I'll also add that I don't think it's entirely either-or, Frederick II certainly introduced or facilitated the necessary material for the Renaissance like the Provençal troubadours and he was himself the model of a Renaissance prince.
I'm inclined to agree with Polytropos here. Here is a short paper that I read a year or two ago which makes a similar argument for the proliferation of composers in the HRE and playwrights in Elizabethan England.

Quote:In a sense we are suggesting that the opportunities for Gluck, Haydn, Mozart
and Beethoven have their origin in Canossa in 1077 when Henry IV's submission
to Pope Gregory served to perpetuate the dismemberment of Germany, and in the
submission in Venice, precisely one century later, of Frederick Barbarossa to Pope
Alexander, which confirmed this fate. In the eighteenth century the Holy Roman
Empire included something like 1,800 more-or-less independent German states
(to be contrasted with the less than 200 states on the entire planet recognized by
the United Nations in 1990).

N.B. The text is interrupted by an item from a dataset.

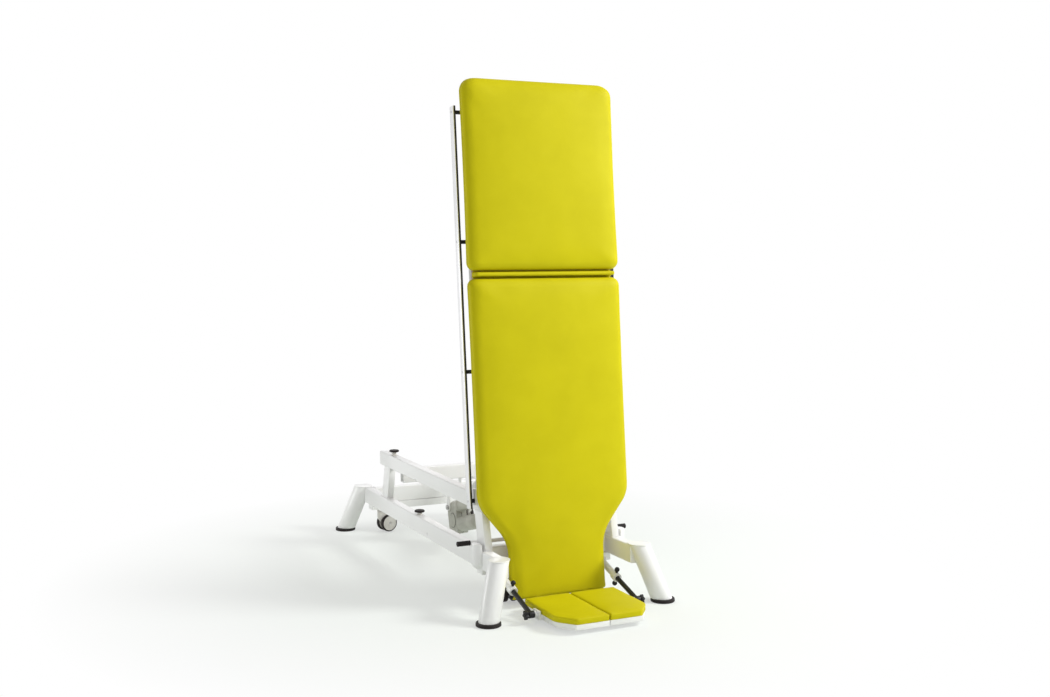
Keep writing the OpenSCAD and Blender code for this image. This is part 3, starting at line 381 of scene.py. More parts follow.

It is certainly true that effective power resided in,
perhaps, a half-dozen to a dozen major secular and ecclesiastical dominions, but
the fact is that Germany and Italy, unlike France and the United Kingdom, were
subdivided into a multitude of petty states, each with its own provincial capital,
and each with its own small court in which boredom was a principal concern of the
ruler, and where musical activity frequently served as the main antidote. "Each [of
the many states of the Holy Roman Empire] was headed by an absolute sovereign
princelet, who ... strutted about, affectionately coddling his ornamental army, his
hunting apparatus, and his little orchestra .... Of the kings and dukes, the greater and
richer ones maintained their own opera establishments. These were very expensive,
fancy luxuries, requiring incredibly luxurious stage machinery .... Princelets who
could not afford their own operas contented themselves with keeping little chamber
orchestras" (Loesser, 1954, pp. 4-7).